I'll have a Pellegrino!
Cafe Sceptico: The Objectivist Cafe - Page 2
Here is a clip I'm using as a teaser for the screening where he talks about it...
Never seen how to strip. What's that?
Viet Nam era Army manual, "The M16A1 Rifle, Operation and Preventive Maintenance" Here's a link to page two, they are all here. Has to be one of the more fun Army manuals.
Nice film, thanks!
Edited by Clarkmc2 - 8/17/12 at 9:41pm
Some iced tea for me.
I'm adding a subwoofer to my game room in less than a week. It's my first subwoofer build. Going to be using a TC Sounds Epic 12" driver, NU3000DSP amp, and a 2.25 cu foot box. It's sealed, so the low end response is kind of lacking, but for my first build it should be pretty good. As far as I'm concerned it's going to be the first subwoofer that I've owned. I had a Z-5500 at one point, but... yeah. I should be able to use room gain and a little EQ to overcome the weaknesses.
I've been using the Reiner recording of Marche Slav by Tchaikovsky to set my levels. It has a whole lot of bass on several levels at once, so you can hear the crossover from sub to mains clearly. I started by just adjusting the volume level, setting it so the sub bass wouldn't jump out over the mains bass. Then I started EQing, looking to smooth out the handoff between the sub and mains. When I finished that, the sub was a little loud, so I balanced the volume levels again... Which threw off the EQ a litle... And so on. Eventually, through parallel parking with smaller and smaller corrections each time, I got the transition as smooth as butter.
When you first add a sub, the temptation is to goose the sub bass. But as you listen, that becomes annoying and tiresome. Balanced is better.

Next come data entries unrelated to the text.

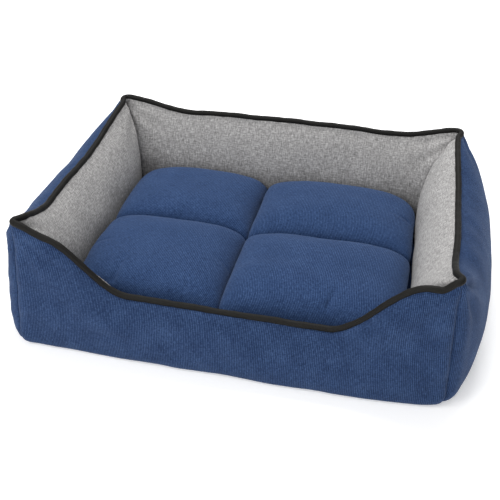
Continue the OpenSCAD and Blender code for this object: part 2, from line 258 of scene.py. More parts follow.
def outer_profile(w, u, h):
    # the stuffing has settled a little towards the back on the right, towards the front on the left
    lean = (0, 0.05, 0, 0.05)[w] * np.clip(1.6 * u, -1, 1)
    swell = (BULGE[w] + (0, 0.001, 0, -0.002)[w]) * (1 - np.abs(u) ** 3.4) ** 0.66 * (1 + lean)
    side = np.clip(1 - np.abs(2 * h - 1) ** 2.5, 0, 1) ** 0.5
    n = (rim_n(w, u) + 0.001) * h + swell * side + FLARE * (1 - h) + 0.1 * swell * (1 - h) ** 2
    # the foot turns under, and the upright corner seams are soft
    near_end = smooth(0.88, 1, np.abs(u))
    spread_foot = np.where(u > 0, FOOT_SPREAD[w], FOOT_SPREAD[(w + 3) % 4])
    low = np.clip(1 - h / mix(0.05, 0.11, near_end), 0, 1)
    turned = 1 - np.sqrt(np.clip(1 - low ** 2, 0, 1))
    n = n - mix(0.006, 0.010, near_end) * turned + spread_foot * near_end * (1 - h)
    if w == FRONT:
        n = n + 0.009 * u * (1 - u ** 6) * (1 - h) ** 2
    if w == RIGHT:
        n = n - 0.003 * smooth(0, 0.15, 1 - np.abs(u)) * (1 - h)
    edge = np.clip((np.abs(u) - 0.965) / 0.035, 0, 1)
    n = n - 0.006 * (1 - np.sqrt(np.clip(1 - edge ** 2, 0, 1))) * (1 - smooth(0.8, 0.97, h))
    return n, mix(0.0014, rim_z(w, u) - PIPING_SEAM, h)


def belly(w, u):
    corner = np.where(u > 0, CORNER_BELLY[w], CORNER_BELLY[(w + 3) % 4])
    return mix(BELLY[w], corner, smooth(0.5 if w in (RIGHT, LEFT) else 0.8, 1, np.abs(u)))


def inner_profile(w, u, h):
    full = 0.42
    x = np.clip((h - full) / (1 - full), 0, 1)
    q = np.where(h < full, 1 - 0.25 * (1 - h / full) ** 2, (1 - x ** 2) ** 0.8)
    # the cloth is drawn into the seam between two linings
    seam = 0.011 * np.exp(-(1 - np.abs(u)) * HALF[w] / 0.009) * smooth(1.0, 0.93, h)
    n = rim_n(w, u) - 0.001 - (belly(w, u) + 0.002) * q + seam
    z = mix(CLOTH + SHEET_GAP, rim_z(w, u) - PIPING_SEAM, h)
    if w == FRONT:
        # the front lining stands proud of the piping where it comes down from the corners
        proud = np.exp(-((u + 0.63) / 0.16) ** 2) + 1.1 * np.exp(-((u - 0.50) / 0.07) ** 2)
        z = z + 0.0046 * proud * smooth(0.78, 0.93, h) * smooth(1.0, 0.965, h)
    return n, z


def corner_turn(w, u):
    """How far from the rim corner the piping begins to turn."""
    return np.where(u > 0, TURNS[w], TURNS[(w + 3) % 4])


def wall_grid(w, profile, us, hs, shape):
    """The wall's skin. shape(u, h) moves it outward from the wall's middle, in metres."""
    u, h = np.meshgrid(us, hs, indexing="ij")
    n, z = profile(w, u, h)
    n_end = np.where(u > 0, profile(w, np.ones_like(u), h)[0], profile(w, -np.ones_like(u), h)[0])
    # near the rim the upright corner is rounded like the piping sewn to it
    turn = corner_turn(w, u)
    rounding = 0.36 * turn * np.exp(-2.2 * (1 - np.abs(u)) * HALF[w] / turn) * smooth(0.80, 0.99, h)
    p = place(w, u * (HALF[w] + n_end) - np.sign(u) * rounding, n - rounding, z)
    nv = grid_normals(p) * (1 if profile is outer_profile else -1)
    p = p + nv * shape(u, h)[..., None]
    p[..., 2] = np.maximum(p[..., 2], 0.0009)
    return p


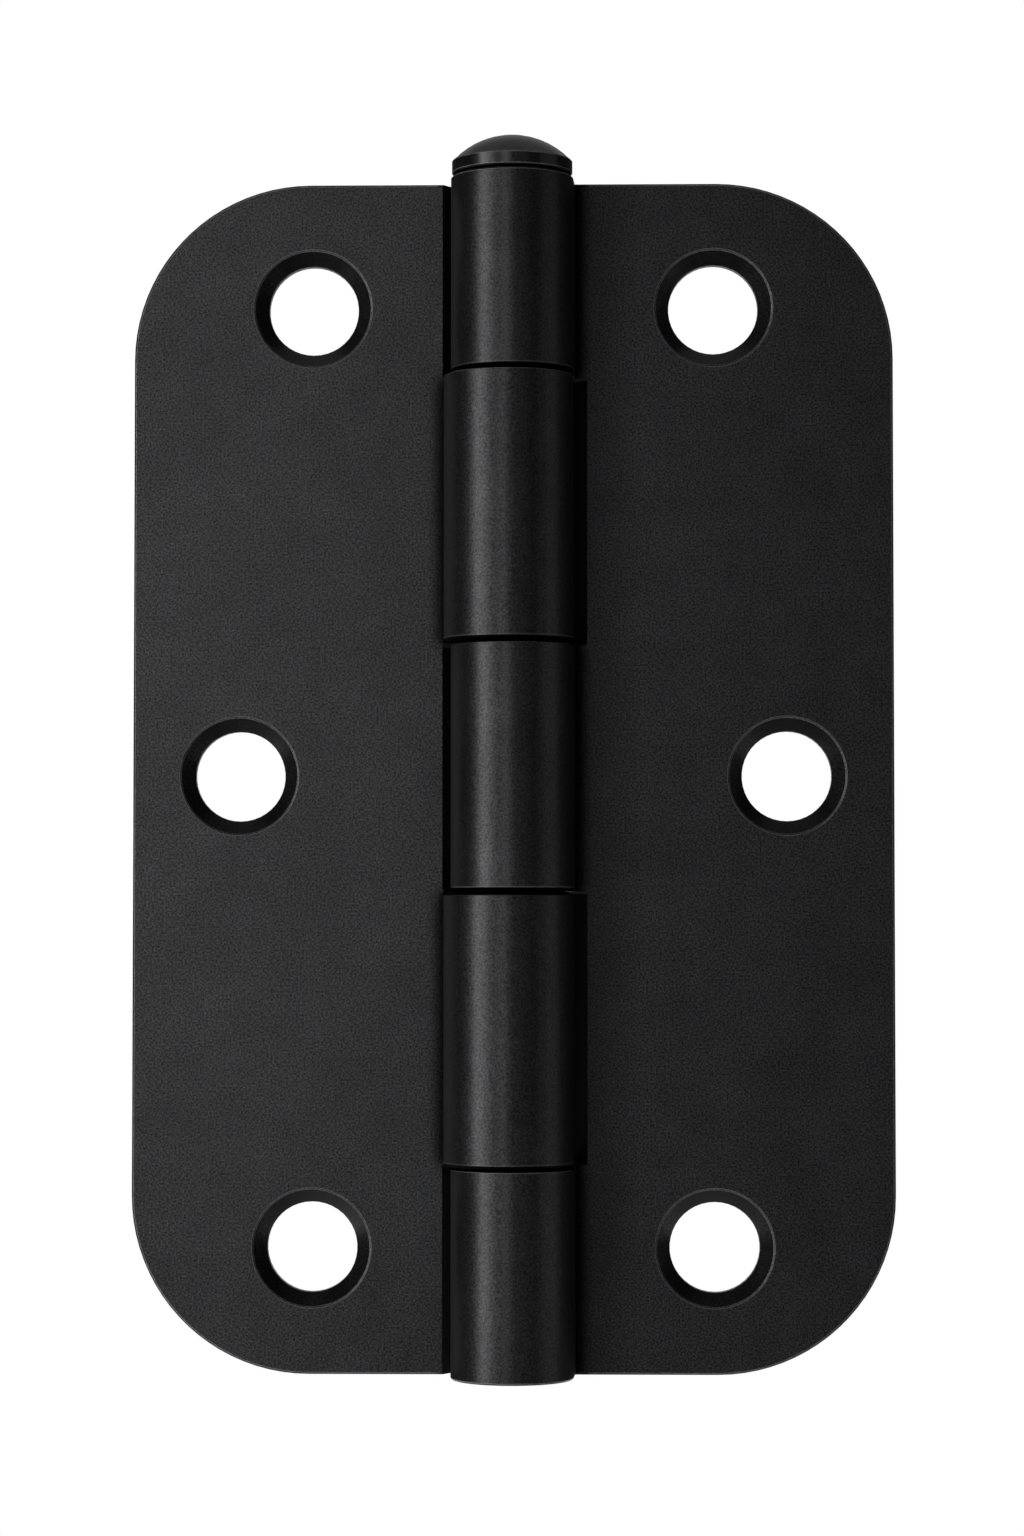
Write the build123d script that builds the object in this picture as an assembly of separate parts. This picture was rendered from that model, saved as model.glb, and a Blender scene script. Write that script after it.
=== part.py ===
from build123d import *
import os
from math import cos, radians, sin, sqrt

# A loose-pin butt hinge, opened flat: two curled sheet leaves on one pin.
# Units are millimetres. The pin stands along +Z, with the origin on its axis at the barrel's lower end.
# The countersunk side faces -Y, the jamb leaf lies towards +X and the door leaf towards -X.

# ---- Driving dimensions ------------------------------------------------------------------------
HEIGHT = 101.6              # leaf and barrel length, a nominal 4 in hinge
LEAF_REACH = 32.48          # pin axis to a leaf's outer edge
CORNER_RADIUS = 15.1        # the leaves' outer corners, about 5/8 in
EDGE_BREAK = 0.15           # bevel along the sheet's cut edges

PIN_RADIUS = 3.0
BARREL_RADIUS = 5.2
BORE_RADIUS = PIN_RADIUS + 0.06     # reamed after curling, to a running fit
# The curl is bent to the pin's own size, so a leaf's front is level with the inside of it.
LEAF_FRONT = PIN_RADIUS
LEAF_BACK = BARREL_RADIUS

# The four cuts between the five knuckles, from the bottom: middle height, and width across the
# rolled-over edges at the barrel's outside. Further in, the knuckles' flat ends all but touch.
CUTS = ((17.75, 0.40), (40.93, 0.62), (61.98, 0.46), (84.87, 0.42))
ROLL_OVER = 0.5             # how far in from the outside the ends are rolled over
END_PLAY = 0.04             # gap between two knuckles' flat ends

# From this far before its front, a curl may be bent less tightly, to its free end beside its leaf.
EASING = 35.0               # degrees
JAMB_END_RADIUS = BARREL_RADIUS
DOOR_END_RADIUS = 5.60
JAMB_RUN_OUT = 2.5          # degrees that the straight run-out leans away from the barrel
DOOR_RUN_OUT = 0.0
SEAM = 0.10                 # gap between the curl's end and the leaf

# A notch's face is hollow, so that the other leaf's knuckle turns in it.
JAMB_NOTCH_RADIUS = 7.0
DOOR_NOTCH_RADIUS = 6.72
NOTCH_CORNER = 0.3

# Screw holes, countersunk from the front
OUTER_HOLE_REACH = 17.15    # the top and bottom holes, from the pin axis
MIDDLE_HOLE_REACH = 23.38
OUTER_HOLE_SPACING = 80.26
HOLE_RADIUS = 3.84
SINK_RADIUS = 5.02
SINK_ANGLE = 82.0           # full angle
SINK_BREAK = 0.08           # bevel round the countersink's rim

# Pin
HEAD_RADIUS = 5.12
HEAD_LIFT = 0.22            # gap between the head's rim and the top knuckle
HEAD_BAND = 1.20            # height of the head's upright side
HEAD_DOME = 2.13            # rise of the dome above it
DOME_INSET = 0.15           # ledge round the dome's foot
HEAD_BREAK = 0.12
SEAT_RADIUS = 4.3           # ring under the head that rests on the top knuckle
TIP_INSET = 1.2             # the tip stops short of the barrel's lower end
TIP_LENGTH = 2.4
TIP_RADIUS = 1.7

# Knuckle heights from the bottom: 0, 2 and 4 belong to the jamb leaf, 1 and 3 to the door leaf.
KNUCKLE_LOWS = [0.0] + [height + END_PLAY / 2 for height, _ in CUTS]
KNUCKLE_HIGHS = [height - END_PLAY / 2 for height, _ in CUTS] + [HEIGHT]


EASED_FROM = -90 - EASING   # angle from +X, for a leaf lying towards +X


def on_circle(radius, degrees_from_x, centre=Vector(0, 0)):
    """A point on a circle, which is about the pin axis unless it has another centre."""
    angle = radians(degrees_from_x)
    return centre + Vector(radius * cos(angle), radius * sin(angle))


def end_centre(end_radius):
    """Centre of the curl's less tightly bent end, which meets the rest of the curl smoothly."""
    return on_circle(BARREL_RADIUS - end_radius, EASED_FROM)


def curled_section(end_radius, run_out):
    """A leaf seen along the pin: the flat sheet, its curl, and the curl's straight end by the leaf."""
    lean = Vector(sin(radians(run_out)), cos(radians(run_out)))
    centre = end_centre(end_radius)
    end_inside = end_radius - (LEAF_BACK - LEAF_FRONT)

    def run_to_leaf(start):
        return start + lean * ((LEAF_FRONT - SEAM - start.Y) / lean.Y)

    outer_eased = on_circle(BARREL_RADIUS, EASED_FROM)
    inner_eased = on_circle(LEAF_FRONT, EASED_FROM)
    outer_start = on_circle(end_radius, -run_out, centre)
    inner_start = on_circle(end_inside, -run_out, centre)
    half_way = (EASED_FROM - run_out) / 2
    with BuildSketch() as section:
        with BuildLine():
            Polyline((0, LEAF_FRONT), (LEAF_REACH, LEAF_FRONT), (LEAF_REACH, LEAF_BACK), (0, LEAF_BACK))
            ThreePointArc((0, LEAF_BACK), on_circle(BARREL_RADIUS, 180), outer_eased)
            ThreePointArc(outer_eased, on_circle(end_radius, half_way, centre), outer_start)
            Polyline(outer_start, run_to_leaf(outer_start), run_to_leaf(inner_start), inner_start)
            ThreePointArc(inner_start, on_circle(end_inside, half_way, centre), inner_eased)
            ThreePointArc(inner_eased, on_circle(LEAF_FRONT, 180), (0, LEAF_FRONT))
        make_face()
    return section.sketch


def in_plane_y(edge, height):
    """Whether an edge lies flat at this Y."""
    box = edge.bounding_box()
    return abs(box.min.Y - height) < 1e-4 and abs(box.max.Y - height) < 1e-4


def leaf_blank(end_radius, run_out):
    """The curled and reamed sheet, its corners rounded and its cut edges bevelled, before it is notched."""
    with BuildPart() as blank:
        add(curled_section(end_radius, run_out))
        extrude(amount=HEIGHT)
        outer_corners = blank.edges().filter_by(Axis.Y).group_by(Axis.X)[-1]
        fillet(outer_corners, CORNER_RADIUS)
        faces_y = (LEAF_FRONT, LEAF_BACK)
        outline = blank.edges().filter_by(lambda e: any(in_plane_y(e, y) for y in faces_y))
        chamfer(outline.filter_by(lambda e: e.bounding_box().max.X > EDGE_BREAK), EDGE_BREAK)
        Cylinder(BORE_RADIUS, 3 * HEIGHT, mode=Mode.SUBTRACT)
    return blank.part


def notch_cutter(knuckle, radius):
    """Clears a leaf round one of the other leaf's knuckles, from its own knuckle below to the one above."""
    low = -NOTCH_CORNER if knuckle == 0 else KNUCKLE_HIGHS[knuckle - 1]
    high = HEIGHT + NOTCH_CORNER if knuckle == 4 else KNUCKLE_LOWS[knuckle + 1]
    with BuildPart(Location((0, 0, low))) as cutter:
        Cylinder(radius, high - low, align=(Align.CENTER, Align.CENTER, Align.MIN))
        fillet(cutter.edges().filter_by(GeomType.CIRCLE), NOTCH_CORNER)
    return cutter.part


def roll_over_cutter(height, width, radius, centre, start, sweep):
    """Takes the outer edges off both knuckle ends at a cut, round one arc of the curl."""
    outward = on_circle(1, start)
    reach = radius + EDGE_BREAK
    slope = (width - END_PLAY) / 2 / ROLL_OVER
    inner = radius - ROLL_OVER
    half_mouth = END_PLAY / 2 + slope * (reach - inner)
    corners = ((inner, END_PLAY / 2), (reach, half_mouth), (reach, -half_mouth), (inner, -END_PLAY / 2))
    upright = Plane(centre + Vector(0, 0, height), x_dir=outward, z_dir=outward.cross(Vector(0, 0, 1)))
    with BuildPart() as cutter:
        with BuildSketch(upright):
            with BuildLine():
                Polyline(corners, close=True)
            make_face()
        revolve(axis=Axis(centre, (0, 0, 1)), revolution_arc=sweep)
    return cutter.part


def leaf(end_radius, run_out, notch_radius, own_knuckles):
    """One leaf, lying towards +X."""
    with BuildPart() as body:
        add(leaf_blank(end_radius, run_out))
        for knuckle in range(5):
            if knuckle not in own_knuckles:
                add(notch_cutter(knuckle, notch_radius), mode=Mode.SUBTRACT)
        arcs = (
            (BARREL_RADIUS, Vector(0, 0), 90, 180 - EASING),
            (end_radius, end_centre(end_radius), EASED_FROM, 90 + EASING - run_out),
        )
        for height, width in CUTS:
            for arc in arcs:
                add(roll_over_cutter(height, width, *arc), mode=Mode.SUBTRACT)

        middle = HEIGHT / 2
        hole_places = [
            (OUTER_HOLE_REACH, LEAF_FRONT, middle + OUTER_HOLE_SPACING / 2),
            (MIDDLE_HOLE_REACH, LEAF_FRONT, middle),
            (OUTER_HOLE_REACH, LEAF_FRONT, middle - OUTER_HOLE_SPACING / 2),
        ]
        for place in hole_places:
            with Locations(Plane(origin=place, z_dir=(0, -1, 0))):
                CounterSinkHole(HOLE_RADIUS, SINK_RADIUS, LEAF_BACK, SINK_ANGLE)
        rims = body.edges().filter_by(GeomType.CIRCLE)
        rims = rims.filter_by(lambda e: abs(e.radius - SINK_RADIUS) < 1e-4)
        chamfer(rims, SINK_BREAK)
    return body.part


# ---- The three pieces ----------------------------------------------------------------------------
def jamb_leaf():
    """Right-hand leaf, with the top, middle and bottom knuckles."""
    return leaf(JAMB_END_RADIUS, JAMB_RUN_OUT, JAMB_NOTCH_RADIUS, (0, 2, 4))


def door_leaf():
    """Left-hand leaf, with the two knuckles between them."""
    return mirror(leaf(DOOR_END_RADIUS, DOOR_RUN_OUT, DOOR_NOTCH_RADIUS, (1, 3)), about=Plane.YZ)


def hinge_pin():
    """Loose pin: bullet tip, plain shank, seat ring and low domed head."""
    rim = HEIGHT + HEAD_LIFT
    shoulder = rim + HEAD_BAND
    apex = shoulder + HEAD_DOME
    foot = HEAD_RADIUS - DOME_INSET
    dome_radius = (foot**2 + HEAD_DOME**2) / (2 * HEAD_DOME)
    half_dome = (foot / 2, apex - dome_radius + sqrt(dome_radius**2 - foot**2 / 4))
    tip_start = (TIP_RADIUS, TIP_INSET)
    shank_start = (PIN_RADIUS, TIP_INSET + TIP_LENGTH)
    tip_width = PIN_RADIUS - TIP_RADIUS
    tip_round = (tip_width**2 + TIP_LENGTH**2) / (2 * tip_width)
    with BuildPart() as pin:
        with BuildSketch(Plane.XZ):
            with BuildLine():
                Polyline((0, apex), (0, TIP_INSET), tip_start)
                RadiusArc(tip_start, shank_start, -tip_round)
                Polyline(
                    shank_start,
                    (PIN_RADIUS, HEIGHT),
                    (SEAT_RADIUS, HEIGHT),
                    (SEAT_RADIUS, rim),
                    (HEAD_RADIUS, rim),
                    (HEAD_RADIUS, shoulder),
                    (foot, shoulder),
                )
                ThreePointArc((foot, shoulder), half_dome, (0, apex))
            make_face()
        revolve(axis=Axis.Z)
        head_edges = pin.edges().filter_by(GeomType.CIRCLE)
        head_edges = head_edges.filter_by(lambda e: abs(e.radius - HEAD_RADIUS) < 1e-4)
        chamfer(head_edges, HEAD_BREAK)
    return pin.part


if __name__ == "__main__":
    os.makedirs("parts", exist_ok=True)
    for make in (jamb_leaf, door_leaf, hinge_pin):
        export_step(make(), f"parts/{make.__name__}.step")
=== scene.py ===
"""The looks of the door hinge: its black coat, the studio round it and the photograph's camera.

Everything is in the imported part's own frame, in metres: the pin stands along +Z with the origin at the
barrel's lower end, the countersunk side faces -Y and the jamb leaf lies towards +X. Sizes named in
millimetres are turned into metres where they are used.
"""

import math

import bpy
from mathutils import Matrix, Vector

MM = 0.001                  # metres
WHITE = (1, 1, 1, 1)

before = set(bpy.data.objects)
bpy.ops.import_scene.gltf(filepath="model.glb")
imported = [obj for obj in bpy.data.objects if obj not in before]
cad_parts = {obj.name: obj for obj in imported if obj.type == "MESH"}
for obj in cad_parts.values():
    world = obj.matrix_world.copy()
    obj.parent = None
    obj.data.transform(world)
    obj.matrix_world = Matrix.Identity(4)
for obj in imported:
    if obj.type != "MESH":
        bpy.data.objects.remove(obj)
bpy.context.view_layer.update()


# ---- Camera --------------------------------------------------------------------------------------
CAMERA_PLACE = (7.4 * MM, -326.8 * MM, 38.4 * MM)
CAMERA_YAW = 1.30           # degrees to the left of +Y
CAMERA_PITCH = 2.27         # degrees up
CAMERA_LENS = 90.7          # mm
SENSOR_HEIGHT = 36          # mm

camera_data = bpy.data.cameras.new("camera")
camera_data.sensor_fit = "VERTICAL"
camera_data.sensor_height = SENSOR_HEIGHT
camera_data.lens = CAMERA_LENS
camera_data.clip_start = 10 * MM
camera = bpy.data.objects.new("camera", camera_data)
camera.location = CAMERA_PLACE
camera.rotation_euler = (math.radians(90 + CAMERA_PITCH), 0, math.radians(CAMERA_YAW))
bpy.context.collection.objects.link(camera)
bpy.context.scene.camera = camera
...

Edit: oh! One more tip... When you're doing the corrections, start out at a fairly low volume level and gradually creep the overall volume up as you get closer to balanced. It's easier to hear big differences softer and small differences bigger.
Edited by bigshot - 8/18/12 at 1:21pm
It's primarily for games, but I'll be trying to keep it balanced. If I need some extra rumble I can just crank my tactile transducer up.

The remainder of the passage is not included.